ST. PAUL — The four members of the so-called "doctors caucus" on Tuesday, Feb. 18, prescribed their plan for bringing down prescription drug prices and improving health care access.
Sens. Scott Jensen, R-Chaska, and Matt Klein, D-Mendota Heights, along with Reps. Kelly Morrison, D-Deephaven, and Alice Mann, D-Lakeville, proposed creating a state commission to assess changes in drug pricing, provide tax credits to people with high health insurance premiums and provide for four mental health visits under Minnesota health insurance plans.
The quartet, who are also physicians, said the impact for patients would be lower prescription drug prices at the pharmacy and more affordable and inclusive health insurance plans for those struggling to make ends meet. But they acknowledged that they'll face a tough path through the Legislature since leaders in the GOP-led Senate have said they don't plan to hold hearings on two of the proposals.
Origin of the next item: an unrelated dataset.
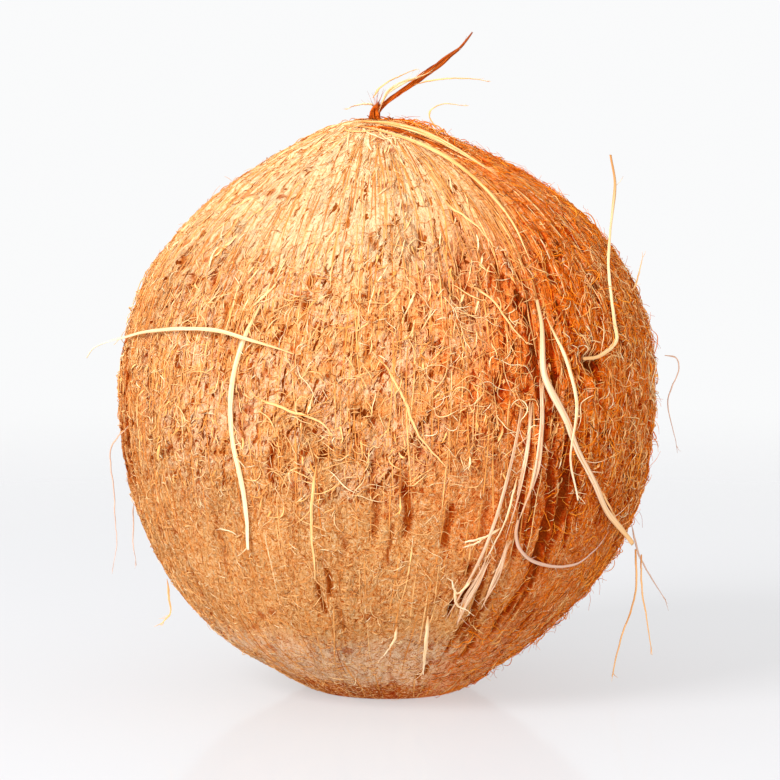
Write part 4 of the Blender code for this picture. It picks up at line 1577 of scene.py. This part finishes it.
        centres = self.ground.settled(centres, 0.6 * radii)
        gathering = Gathering()
        gathering.add(Tubes(centres, radii, up, 8, 0.7, angle, (3, 0.12)), 4.0)
        if sheaf.barbs:
            fine = 0.5 * sheaf.thickness[0]
            gathering.add(self.side_fibres(line, rng, sheaf.barbs, (0.05, 0.95), (1.5, 4.5), fine), 1.0)
        self.hand_over(gathering, sheaf)


STRANDS = (
    Strand("crown_long_fibre", Slot.GOLDEN, Look.GOLDEN, 0.25, (
        off(5.6, -1.4, 120.8), off(8.4, -1.6, 121.5), off(11.8, -2.6, 121.9), off(16.0, -3.2, 122.0),
        off(20.2, -3.4, 121.4)), barbs=1),
    Strand("crown_arc_fibre", Slot.GOLDEN, Look.GOLDEN, 0.25, (
        off(-2.6, -1.0, 118.2), off(-1.2, 1.0, 120.2), off(1.6, 2.4, 122.0), off(5.8, 3.4, 123.8)), barbs=1),
    Strand("crown_left_fibre", Slot.GOLDEN, Look.BROWNED, 0.3, (
        off(-1.6, 1.6, 116.4), off(-4.2, 1.2, 117.0), off(-7.2, 0.6, 116.3))),
    Strand("crown_curl", Slot.GOLDEN, Look.GOLDEN, 0.2, (
        off(10.6, -2.4, 111.6), off(9.2, -2.0, 113.4), off(8.6, -1.6, 115.0), off(9.5, -1.2, 116.2),
        off(11.7, -1.0, 117.0), off(16.3, -0.6, 116.6)), barbs=1),
    Strand("ridge_strand", Slot.PALE, Look.WEATHERED, 0.68, (
        on(28.0, 80.5, 1.0), on(29.0, 75.0, 1.0), on(29.5, 68.0, 1.0), on(30.5, 64.0, 1.0),
        on(33.5, 58.0, 1.0), on(36.0, 52.0, 1.1), on(39.0, 46.0, 1.3), on(42.0, 39.5, 1.8),
        off(48.2, -18.5, 31.6)), root=0.5, tip=0.7, frays=0, barbs=5),
    Strand("ridge_tail_inner", Slot.PALE, Look.GOLDEN, 0.3, (
        off(48.8, -17.4, 30.2), off(49.2, -15.0, 22.5), off(48.4, -12.0, 17.5), off(46.8, -11.0, 12.5),
        off(45.8, -10.0, 8.5), off(45.0, -9.0, 3.6)), root=0.9, tip=0.6),
    Strand("ridge_tail_outer", Slot.PALE, Look.GOLDEN, 0.25, (
        off(50.0, -16.5, 29.0), off(50.5, -11.5, 22.0), off(52.0, -7.5, 14.0), off(53.0, -6.5, 7.5)),
        root=0.9, tip=0.4),
    Strand("ridge_twin", Slot.PALE, Look.GOLDEN, 0.3, (
        on(40.4, 44.5, 1.0), on(43.8, 38.6, 1.0), on(45.6, 34.6, 1.0))),
    Strand("ridge_companion", Slot.PALE, Look.CREAM, 0.35, (
        on(30.0, 77.5, 0.8), on(33.0, 70.0, 1.6), on(34.5, 61.0, 2.6), on(34.0, 51.0, 2.6),
        on(36.0, 42.5, 1.6)), tip=0.7),
    Strand("upright_strand", Slot.PALE, Look.BROWNED, 0.4, (
        on(37.6, 69.4, 0.9), on(40.8, 69.6, 1.1), on(43.4, 72.0, 1.2), on(43.2, 75.0, 1.2),
        on(42.4, 80.4, 1.3), on(42.0, 86.0, 2.0), off(43.4, -18.0, 91.2), off(44.2, -12.5, 96.0),
        off(45.0, -8.0, 101.4), off(44.2, -6.0, 107.0)), root=0.7, tip=0.75, frays=0, barbs=3),
    Strand("suture_loop", Slot.SUTURE, Look.LILAC, 0.3, (
        on(24.8, 39.4, 0.7), on(24.2, 36.8, 0.9), on(25.0, 33.6, 1.2), on(27.6, 31.0, 1.2),
        on(32.0, 29.4, 1.2), on(36.2, 29.4, 1.2), on(40.2, 31.2, 1.2), on(42.0, 33.0, 1.0)), root=0.9),
    Strand("suture_thin_line", Slot.PALE, Look.CREAM, 0.26, (
        on(24.5, 48.0, 0.7), on(22.5, 40.0, 0.8), on(19.0, 32.0, 0.7)), extra=True),
    Strand("upper_fork", Slot.PALE, Look.CREAM, 0.3, (
        on(21.5, 38.0, 0.6), on(18.5, 36.5, 1.1), on(14.5, 36.0, 1.6)), extra=True),
    Strand("upper_fork_prong", Slot.PALE, Look.CREAM, 0.26, (
        on(18.2, 36.3, 1.1), on(16.8, 35.6, 1.3), on(14.2, 35.0, 1.5)), frays=0, extra=True),
    Strand("lower_fork", Slot.PALE, Look.CREAM, 0.28, (
        on(16.2, 28.0, 0.6), on(14.6, 26.2, 1.0), on(13.1, 25.6, 1.3), on(12.2, 28.4, 1.6)), extra=True),
    Strand("lower_fork_prong", Slot.PALE, Look.CREAM, 0.26, (
        on(12.9, 26.6, 1.2), on(13.0, 24.2, 1.2), on(13.8, 22.5, 1.3), on(15.4, 21.9, 1.4)), extra=True),
    Strand("low_long_fibre", Slot.PALE, Look.GOLDEN, 0.28, (
        on(-13.0, 50.5, 0.5), on(-14.0, 41.0, 0.6), on(-13.5, 27.5, 0.5)),
        flatness=0.4, barbs=1, extra=True),
    Strand("cross_strand", Slot.PALE, Look.CREAM, 0.35, (
        on(-17.2, 71.0, 0.7), on(-20.4, 72.0, 0.9), on(-25.4, 73.2, 2.2), on(-30.8, 74.4, 2.4),
        on(-37.4, 74.6, 1.6), on(-45.2, 73.4, 1.6), off(-53.0, -9.0, 70.8), off(-57.6, -6.0, 69.0),
        off(-59.4, -5.0, 66.8)), tip=0.45, frays=0),
    Strand("hanging_strand", Slot.PALE, Look.CREAM, 0.45, (
        on(-23.5, 80.0, 0.8), on(-27.0, 72.5, 0.8), on(-29.0, 64.0, 0.9), on(-28.5, 54.5, 0.9),
        on(-26.5, 43.5, 1.0), on(-26.0, 33.5, 1.0)), tip=0.8, frays=1, barbs=4),
    Strand("shoulder_fibre", Slot.PALE, Look.GOLDEN, 0.25, (
        on(11.2, 99.0, 0.7), on(12.8, 97.8, 0.7), on(17.0, 94.6, 0.7), on(20.2, 90.6, 0.7)), barbs=4),
    Strand("upper_slant_fibre", Slot.PALE, Look.GOLDEN, 0.25, (
        on(15.4, 84.0, 0.7), on(19.8, 81.0, 0.7), on(23.2, 76.4, 0.7), on(26.0, 72.6, 0.7)), barbs=4),
    Strand("middle_slant_fibre", Slot.PALE, Look.GOLDEN, 0.25, (
        on(-1.0, 70.5, 0.7), on(3.0, 64.0, 0.7), on(6.0, 56.5, 0.7), on(11.5, 50.0, 0.7)),
        barbs=4, strays=0.3),
    Strand("left_slant_fibre", Slot.PALE, Look.GOLDEN, 0.25, (
        on(-24.4, 62.6, 0.7), on(-18.4, 60.6, 0.8), on(-12.0, 58.6, 0.8), on(-10.0, 56.0, 0.7)),
        barbs=3, strays=0.3),
    Strand("foot_tag_left", Slot.PALE, Look.CREAM, 0.25, (
        on(2.2, 18.2, 0.7), on(1.6, 15.8, 1.2), on(-0.4, 12.4, 1.6)), barbs=3),
    Strand("foot_tag_right", Slot.PALE, Look.CREAM, 0.35, (
        on(8.0, 20.5, 0.8), on(7.5, 14.5, 1.4), on(7.0, 8.0, 1.8)), barbs=4),
    Strand("left_thread_long", Slot.GOLDEN, Look.LILAC, 0.2, (
        on(-50.6, 54.2, 0.7), off(-54.4, -9.0, 48.8), off(-54.0, -7.0, 39.6), off(-53.6, -6.0, 31.8),
        off(-54.0, -5.5, 27.4), off(-54.8, -5.0, 23.6)), barbs=1, strays=0.3),
    Strand("left_thread_short", Slot.GOLDEN, Look.LILAC, 0.2, (
        off(-49.6, -13.0, 38.8), off(-50.0, -9.0, 35.0), off(-50.2, -7.0, 30.0), off(-49.6, -6.0, 25.4)),
        barbs=1),
    Strand("left_foot_tag", Slot.GOLDEN, Look.GOLDEN, 0.25, (
        off(-43.2, -12.0, 23.6), off(-43.0, -8.0, 18.4), off(-43.0, -6.5, 15.8), off(-45.0, -5.5, 13.4))),
    Strand("right_rear_strand", Slot.GOLDEN, Look.LILAC, 0.3, (
        off(48.4, -12.0, 34.4), off(50.4, -4.0, 27.6), off(53.2, 1.0, 22.4), off(56.6, 4.0, 17.0)), barbs=0),
    Strand("right_curl", Slot.GOLDEN, Look.LILAC, 0.2, (
        off(55.2, -6.0, 67.4), off(57.6, -4.0, 66.8), off(58.2, -3.6, 64.4), off(56.9, -3.6, 60.8),
        off(56.1, -3.6, 57.4), off(57.6, -3.0, 50.6), off(58.2, -3.0, 47.6)), barbs=1),
    Strand("shoulder_curl", Slot.PALE, Look.GOLDEN, 0.28, (
        off(44.5, -14.0, 82.5), off(47.5, -12.0, 80.5), off(49.0, -11.0, 82.0), off(50.5, -9.0, 87.0)),
        extra=True),
)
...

“When the decision is made to not hear these bills, physicians are not a quiet bunch, we don’t go quietly into the night," Jensen said, noting the group hoped to force public conversation on the bills by calling a Tuesday news conference. “This is not a shot (at Senate leadership), this is an olive branch to extend the opportunity for enhanced bipartisan approach to this important issue."
The group's ideas came from a state Senate committee focused on deriving solutions to the affordability issue. And the four lawmakers said the plans should at least be taken up in committee this year to help ease the financial burden on Minnesotans.
"The out of control price of prescription drugs has reached a point that action is required," Morrison said. "The state has the legal authority, and frankly, the responsibility to take action to address this problem."
They also noted that two of the members, Jensen and Mann, plan to retire next year, halving the doctors caucus. Jensen said if the quartet was unable to push the legislation through in 2020, it would be up to the remaining members "not to drop the ball" in 2021.
AARP Minnesota issued its endorsement of the proposals and said they were key to making health care more affordable for Minnesotans.
"Recognizing that prescription drugs are a public good and they're universally needed is no different than how we think about public utilities," Will Phillips, the group's executive director, said. "Just as when the basic health and safety of our citizens is at risk, when electricity or natural gas becomes unaffordable, the same is true when people cannot afford the medications they need."
A separate plan advancing in the Minnesota Senate would require drug manufacturers to alert the Department of Commerce if they plan to increase the price of prescription drugs by a certain amount and provide and explanation for the increase. Those who failed to provide that information could be subject to civil penalties.